Anregung des Wachstums von beschädigtem Rückenmark
Bildung von Narbengewebe wird vermieden
Wissenschaftler von der Universität von Melbourne haben bei Mäusen das Wachstum beschädigten Rückenmarks durch die Blockierung eines Narben-verursachenden Moleküls angeregt. Dieses Ergebnis verspricht einen neuen Ansatz in der Behandlung von Rückenmarksverletzungen. Das berichtet das Wissenschaftsmagazin Nature.

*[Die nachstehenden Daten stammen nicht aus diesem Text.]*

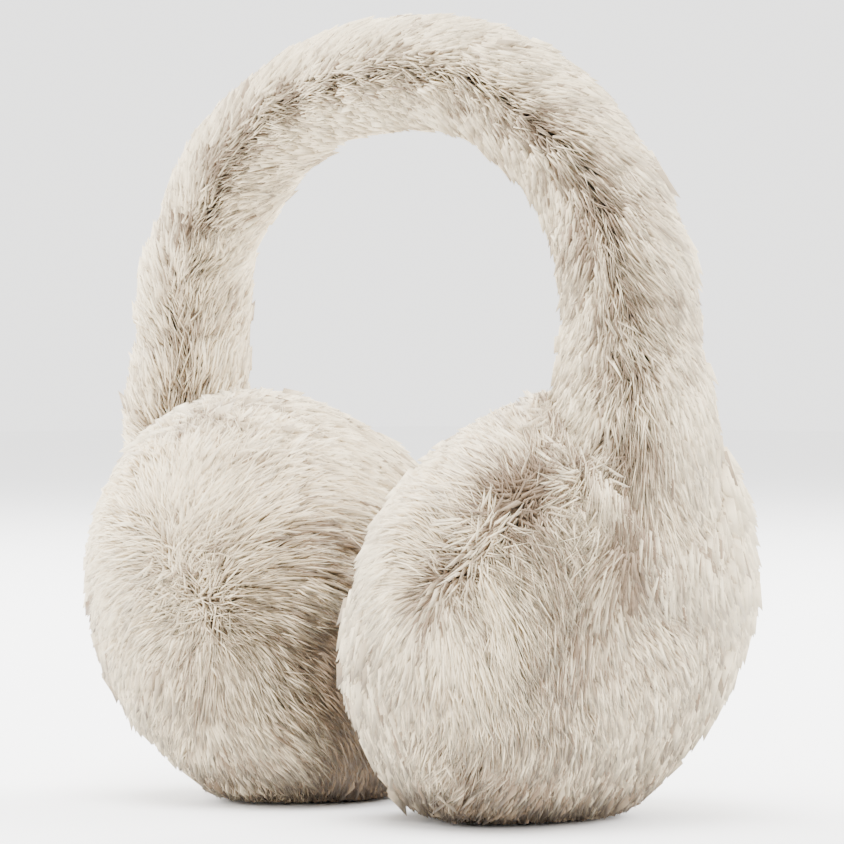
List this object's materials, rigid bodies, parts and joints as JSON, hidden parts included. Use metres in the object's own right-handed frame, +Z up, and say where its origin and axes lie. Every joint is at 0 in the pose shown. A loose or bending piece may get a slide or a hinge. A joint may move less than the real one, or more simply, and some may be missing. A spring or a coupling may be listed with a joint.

Rückenmarksverletzungen wurden lange Zeit als unheilbar erachtet, weil die betroffenen Nervenzellen nicht wieder wachsen. Abhängig von der Lokalisation und dem Schweregrad der Schädigung, können Patienten gelähmt bleiben und unfähig, wichtige körperliche Funktionen zu kontrollieren. Aber in den vergangenen Jahren haben Wissenschaftler, die versuchten die Rückenmarksschädigung rückgängig zu machen, eine Reihe verschiedener Ansätze verfolgt. Das Haupthindernis, mit dem sie bei der Züchtung von Nervenzellen konfrontiert waren, ist Narbengewebe. Nun haben die Forscher einen Weg gefunden, diese Narbenbildung zu vermeiden.
Das Team fand heraus, dass Mäuse, die ohne das Molekül EphA4 gezüchtet werden, nur sehr wenig Narbengewebe rund um das beschädigte Rückenmark produzieren. Die Forscher glauben, dass das daran liegt, dass EphA4 eine wichtige Rolle bei der Aktivierung der Astrozyten spielt, die für die Formation des Narbengewebes verantwortlich sind. Um zu testen, ob eine reduzierte Narbenbildung an der Heilung der Tiere beteiligt ist, haben die Forscher das Rückenmark von zwei Gruppen von Mäusen abgekappt: Die eine Gruppe hatte normale Mengen von EphA4, der anderen Gruppe fehlte das Molekül. Die Verletzung lähmte das linke Hinterbein der Tiere. Die Mäuse, denen EphA4 fehlte, erlangten ihre Schrittlänge binnen zweier Wochen wieder und nach einem Monat hatte sich die Bewegungsfähigkeit von Fußgelenk und Zehen erholt. Bei der Kontrollgruppe erholte sich die Schrittlänge nur bei 70 Prozent der Tiere, und sie erlangten die Bewegungsfähigkeit ihrer Fußgelenke und Zehen nicht wieder. Außerdem haben die Forscher herausgefunden, dass sich bei den Mäusen ohne EphA4 ein großer Prozentsatz der Rückenmarksnerven wieder gebildet hatte, bei den anderen Tieren nicht.
Vorausgehende Beobachtungen der Forscher implizieren, dass derselbe Effekt auch bei Affen auftritt. Wenn er sich auch bei Menschen bewahrheitet, könnte die Entwicklung von Medikamenten, die das EphA4 blockieren, ein wichtiges Hindernis der Reparatur von Rückenmark beseitigen. „Das ist eine sehr überraschende Erkenntnis“, kommentiert Ole Kiehn, Wissenschaftler am Karolinska Institute in Stockholm. Die Komplexität des Nervensystems bedeutet aber, dass viele Faktoren bei der Heilung des Rückenmarks eine Rolle spielen. Eine effektive klinische Behandlung muss aller Voraussicht nach eine Reihe von verschiedenen Ansätzen kombinieren. Ein Kritiker der aktuellen Ergebnisse ist Geoff Raisman vom University College in London, der selbst eine Methode entwickelt hat, die Zell-Transplantationen beinhaltet. Er weist darauf hin, dass der Sprung von der Maus zum Menschen ein großer Schritt in der Rückenmarksforschung ist, da sich kleine Tiere von Verletzungen oft ohne Rücksicht auf experimentelle Behandlungen gut erholen.